Real-Life Example: The “July Slump” Recovery

My neighbor Mike was about to throw out his zucchini last July because it looked “depressed”—wilting leaves and no new fruit. We poked a finger in, and the soil felt like a dried-out sponge. He was using a cheap mix that had turned into a solid, waterproof block.

We took a chopstick, poked a bunch of “breathing holes” into the soil, and gave it a long, slow soak with a drop of organic dish soap (it helps break the surface tension). Two days later, that zucchini was pushing out new blossoms. The soil wasn’t bad; it was just “closed.”

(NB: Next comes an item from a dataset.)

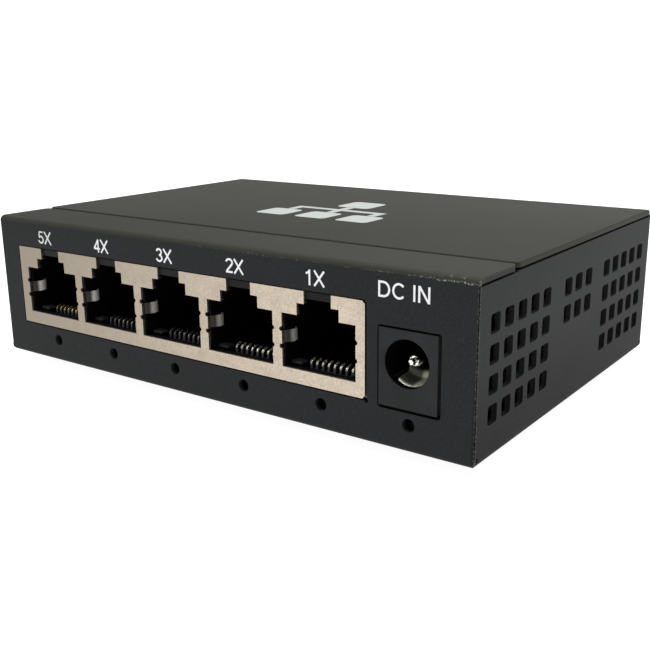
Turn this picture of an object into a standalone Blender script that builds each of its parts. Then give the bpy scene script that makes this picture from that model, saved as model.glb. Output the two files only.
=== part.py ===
"""Five-port desktop network switch in a folded steel case.

Run with: blender --background --python part.py

Dimensions are millimetres in the case's own directions: x from the case's left edge, y from the
front panel's outer face towards the back, z from the underside of the case. The empty "case_frame"
carries them into the world, where the origin is the centre of the whole object's footprint, on the
surface that the feet stand on.
"""

import math

import bmesh
import bpy
from mathutils import Matrix, Vector

MM = 0.001
GAP = 0.3  # clearance between pieces that meet
TINY = 1e-4  # how near a point counts as on a plane

# Case
WIDTH = 92.5
DEPTH = 63.9
SHEET = 0.8
BEND = 0.6  # outer radius of the folds along the floor
STRIP_BEND = 1.0
STRIP_TOP = 24.3  # top of the strip folded back from the front panel
STRIP_DEPTH = 10.3
COVER_TOP = 24.45
COVER_CORNER = 0.8
COVER_EDGE = 0.25  # rounding of the cover's upper edge
FLANGE_WIDTH = 4.0  # inward fold along the top of each side wall
SIDE_TOP = COVER_TOP - SHEET - GAP
FOOT_HEIGHT = 1.5
FOOT_RADIUS = 4.5
FOOT_INSET = 9.0
COVER_SCREW_HEAD = 1.1
COVER_SCREW_REACH = 4.6

# Corner slits between the front or rear panel and the side walls
SLIT = 0.2
SLIT_FOOT = 1.25
SLIT_REACH = 2.1
RELIEF = 0.32  # radius of the relief hole at the foot of a slit

# Side vents: square holes in three groups, mirrored about the middle of the side
VENT = 2.6
VENT_CHAMFER = 0.4
VENT_PITCH_Y = 3.95
VENT_PITCH_Z = 3.97
VENT_LOW_Z = 6.02
VENT_ROWS = 4
VENT_FRONT_Y = 4.6
VENT_COLUMNS = 5
MIDDLE_COLUMNS = 3
MIDDLE_FIRST_ROW = 2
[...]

Optional Tools for Better Results

While you can garden with just a pot and a bag of soil, these items genuinely make the maintenance side of planting container plants a lot less stressful:

  • Soil Moisture Meter: If you struggle to tell the difference between “damp” and “dangerously wet,” this $15 tool is a lifesaver.
  • Worm Castings: I call this “black gold.” Adding just a handful to a cheap bag of soil can completely transform the health of your herbs.
  • Slow-Release Fertilizer Pellets: For those of us who forget to liquid feed, mixing these into the top few inches of soil provides a “safety net” of nutrition.
An organized wooden gardening bench with a bag of organic potting soil, a trowel, and small herb plants ready for transplanting.

FAQ: What I Get Asked Most

Why is my soil pulling away from the edges of the pot?

It’s thirsty! The soil is literally shrinking. This happens most often with peat-based mixes. It’s time for a deep, slow drink (bottom-watering is best) until the soil expands back to the edges.

Is that white fuzzy stuff on my soil mold?

Usually, yeah, but it’s okay. It’s often just “good” fungi eating the organic bits in the mix. If it bugs you, just stir the top inch of soil to let it dry out or sprinkle a little cinnamon on it (a natural antifungal).

Can I mix different brands of potting soil?

All the time. I often buy a “budget” bag for the bulk and stir in a few scoops of the expensive, high-nutrient stuff like Espoma Organic to give it some soul and better texture.

Does potting mix expire?

Not exactly, but if a bag has been sitting outside for two years, the fertilizer has likely leached out and it might have invited fungus gnats to move in. If it smells like rotten eggs, toss it in the compost pile instead of a pot.

Planting container plants isn’t about being perfect; it’s about giving your plants a fighting chance. When you get the soil right, you’re not just growing food—you’re giving yourself a reason to step outside and breathe for a few minutes every day. Grab a bag, get your fingernails dirty, and enjoy the process.